Located on East Cesar Chavez, this 1930s Craftsman-style bungalow was the longtime home of trailblazing Chicano activist, Richard Moya. Moya was the first Mexican American to be elected to public office in Austin and Travis County in 1970. From the 1970s into the 1990s, he transformed his home into a hub of political action and organizing. The residence was later home to the landscape design firm, Big Red Sun, and today serves as an event space with lushly designed grounds and gardens.

The Wesley United Methodist Church has counted many of Austin most prominent families among its members. It moved from a building downtown to this well-crafted structure in 1929.

Wesley United Methodist Church (1929)

One of the oldest congregations in Austin, Wesley United Methodist Church was founded in 1865 for a growing community of freedmen in Austin. The 1929 Gothic Revival-style church of today is a masterpiece of craftsmanship, featuring high ceilings articulated by exposed beams and intricate buttressing, with soft light pouring in from the stained glass windows throughout.

The Castle Court Offices are part of the old Texas Military Institute complex on Castle Hill in Old West Austin.

Castle Court Offices (1873)

Formerly a part of the Texas Military Institute campus, this circa 1873 rubble limestone building was constructed as the site’s kitchen and mess hall. Following a meticulous restoration by its current owner, the building now serves as private office space, featuring richly designed interiors and original wood floors, windows and doors. Nestled in the Castle Hill Historic District, this rare gem of Austin history offers sweeping views of the downtown skyline that are not to be missed. 

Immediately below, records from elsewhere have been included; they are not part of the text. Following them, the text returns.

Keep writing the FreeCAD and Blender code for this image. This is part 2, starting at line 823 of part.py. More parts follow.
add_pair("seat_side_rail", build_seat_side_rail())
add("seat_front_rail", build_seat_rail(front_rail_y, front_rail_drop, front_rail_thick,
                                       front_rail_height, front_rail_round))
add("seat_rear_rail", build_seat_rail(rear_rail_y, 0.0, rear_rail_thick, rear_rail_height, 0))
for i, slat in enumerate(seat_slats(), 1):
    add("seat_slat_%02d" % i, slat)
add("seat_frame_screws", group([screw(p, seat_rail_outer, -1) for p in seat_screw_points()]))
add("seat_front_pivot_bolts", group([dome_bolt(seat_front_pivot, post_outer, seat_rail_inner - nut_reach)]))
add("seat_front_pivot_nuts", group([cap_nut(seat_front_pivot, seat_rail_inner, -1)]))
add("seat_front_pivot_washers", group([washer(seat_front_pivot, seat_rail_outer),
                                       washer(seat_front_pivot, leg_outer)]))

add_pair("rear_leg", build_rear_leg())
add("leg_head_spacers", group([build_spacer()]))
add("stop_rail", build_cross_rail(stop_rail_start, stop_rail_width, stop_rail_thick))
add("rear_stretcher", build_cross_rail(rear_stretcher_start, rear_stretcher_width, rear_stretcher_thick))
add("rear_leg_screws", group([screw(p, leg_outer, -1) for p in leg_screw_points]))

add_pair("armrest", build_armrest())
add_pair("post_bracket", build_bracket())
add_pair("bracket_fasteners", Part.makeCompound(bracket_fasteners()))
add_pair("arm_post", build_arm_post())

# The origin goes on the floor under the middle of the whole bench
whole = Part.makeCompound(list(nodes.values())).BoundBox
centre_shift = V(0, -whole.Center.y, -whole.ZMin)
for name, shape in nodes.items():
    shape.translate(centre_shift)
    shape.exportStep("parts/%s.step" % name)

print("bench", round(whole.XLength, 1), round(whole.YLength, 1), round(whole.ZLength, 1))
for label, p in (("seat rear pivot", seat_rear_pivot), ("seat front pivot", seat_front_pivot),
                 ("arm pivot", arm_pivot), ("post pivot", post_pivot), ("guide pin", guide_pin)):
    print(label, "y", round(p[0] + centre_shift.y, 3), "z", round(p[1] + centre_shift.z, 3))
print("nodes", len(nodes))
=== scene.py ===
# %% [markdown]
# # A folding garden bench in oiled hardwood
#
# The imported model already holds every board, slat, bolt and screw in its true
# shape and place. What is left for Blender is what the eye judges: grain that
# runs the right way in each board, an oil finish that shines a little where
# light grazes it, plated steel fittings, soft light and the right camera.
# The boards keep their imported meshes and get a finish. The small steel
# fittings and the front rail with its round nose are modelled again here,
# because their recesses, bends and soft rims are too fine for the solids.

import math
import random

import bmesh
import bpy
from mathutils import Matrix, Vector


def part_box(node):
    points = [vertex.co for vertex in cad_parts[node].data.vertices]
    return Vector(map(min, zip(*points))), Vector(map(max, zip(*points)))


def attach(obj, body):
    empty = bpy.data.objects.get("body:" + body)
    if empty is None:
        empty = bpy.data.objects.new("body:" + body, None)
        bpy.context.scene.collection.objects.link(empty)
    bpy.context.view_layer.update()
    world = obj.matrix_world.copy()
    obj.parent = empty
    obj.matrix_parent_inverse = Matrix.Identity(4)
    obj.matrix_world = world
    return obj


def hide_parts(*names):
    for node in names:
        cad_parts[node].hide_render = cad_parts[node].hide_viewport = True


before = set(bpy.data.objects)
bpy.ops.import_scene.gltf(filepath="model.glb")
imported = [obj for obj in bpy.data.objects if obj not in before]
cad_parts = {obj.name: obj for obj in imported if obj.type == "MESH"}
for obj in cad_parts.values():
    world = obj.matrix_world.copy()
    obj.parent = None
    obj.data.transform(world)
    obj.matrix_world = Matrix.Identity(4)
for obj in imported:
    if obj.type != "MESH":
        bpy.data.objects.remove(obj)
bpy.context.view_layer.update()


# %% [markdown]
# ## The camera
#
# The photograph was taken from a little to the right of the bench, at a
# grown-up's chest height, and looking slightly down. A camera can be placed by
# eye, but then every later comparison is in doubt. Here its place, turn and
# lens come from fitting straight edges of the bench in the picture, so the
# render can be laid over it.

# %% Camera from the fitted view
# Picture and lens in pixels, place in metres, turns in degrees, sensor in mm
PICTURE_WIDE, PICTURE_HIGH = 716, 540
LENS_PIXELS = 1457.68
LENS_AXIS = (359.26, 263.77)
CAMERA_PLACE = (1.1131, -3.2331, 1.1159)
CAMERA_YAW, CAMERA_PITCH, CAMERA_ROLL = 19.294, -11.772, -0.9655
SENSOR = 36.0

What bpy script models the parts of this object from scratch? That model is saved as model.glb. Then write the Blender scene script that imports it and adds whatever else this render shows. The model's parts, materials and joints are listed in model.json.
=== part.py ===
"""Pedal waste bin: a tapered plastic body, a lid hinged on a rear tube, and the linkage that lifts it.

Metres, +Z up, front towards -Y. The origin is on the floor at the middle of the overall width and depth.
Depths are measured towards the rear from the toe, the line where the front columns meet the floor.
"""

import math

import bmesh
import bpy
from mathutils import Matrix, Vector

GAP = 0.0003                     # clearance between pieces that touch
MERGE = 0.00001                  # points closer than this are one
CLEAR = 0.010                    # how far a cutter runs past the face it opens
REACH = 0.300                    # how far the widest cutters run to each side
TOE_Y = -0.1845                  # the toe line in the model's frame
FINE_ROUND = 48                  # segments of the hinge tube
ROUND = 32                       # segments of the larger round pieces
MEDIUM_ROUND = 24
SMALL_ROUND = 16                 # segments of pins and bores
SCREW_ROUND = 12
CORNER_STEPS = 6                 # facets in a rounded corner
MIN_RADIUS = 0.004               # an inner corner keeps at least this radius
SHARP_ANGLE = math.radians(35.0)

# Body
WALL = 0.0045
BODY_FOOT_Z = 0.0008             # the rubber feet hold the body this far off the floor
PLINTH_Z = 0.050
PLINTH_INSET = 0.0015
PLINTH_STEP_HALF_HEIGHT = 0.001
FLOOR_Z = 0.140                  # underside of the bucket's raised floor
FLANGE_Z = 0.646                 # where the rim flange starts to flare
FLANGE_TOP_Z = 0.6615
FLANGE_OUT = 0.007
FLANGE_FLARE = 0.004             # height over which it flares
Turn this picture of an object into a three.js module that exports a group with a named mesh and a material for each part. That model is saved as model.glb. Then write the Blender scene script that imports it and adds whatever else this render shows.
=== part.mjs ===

The Holly Street Murals for La Raza by Robert Herrera and Oscar Cortez are part of what enlivens the walls around the decommissioned Holly Power Plant.

Holly Street Murals

This collection of public art has deep ties to Austin’s Mexican American community. On the sound wall around the decommissioned Holly Street Power Plant local artists painted the murals to reclaim the site’s identity for the neighbors, which fought for decades to close the noxious plant.

Artist Felipe Garza gathered several artists in the community, including Robert Herrera, Oscar Cortez and Fidencio Duran, to create murals on the walls to celebrate local heritage and make the industrial site more bearable.

Today, many of the original murals remain and efforts are underway to preserve them. The ongoing restoration of these culturally significant murals represents the resiliency of the community and the preservation of el barrio.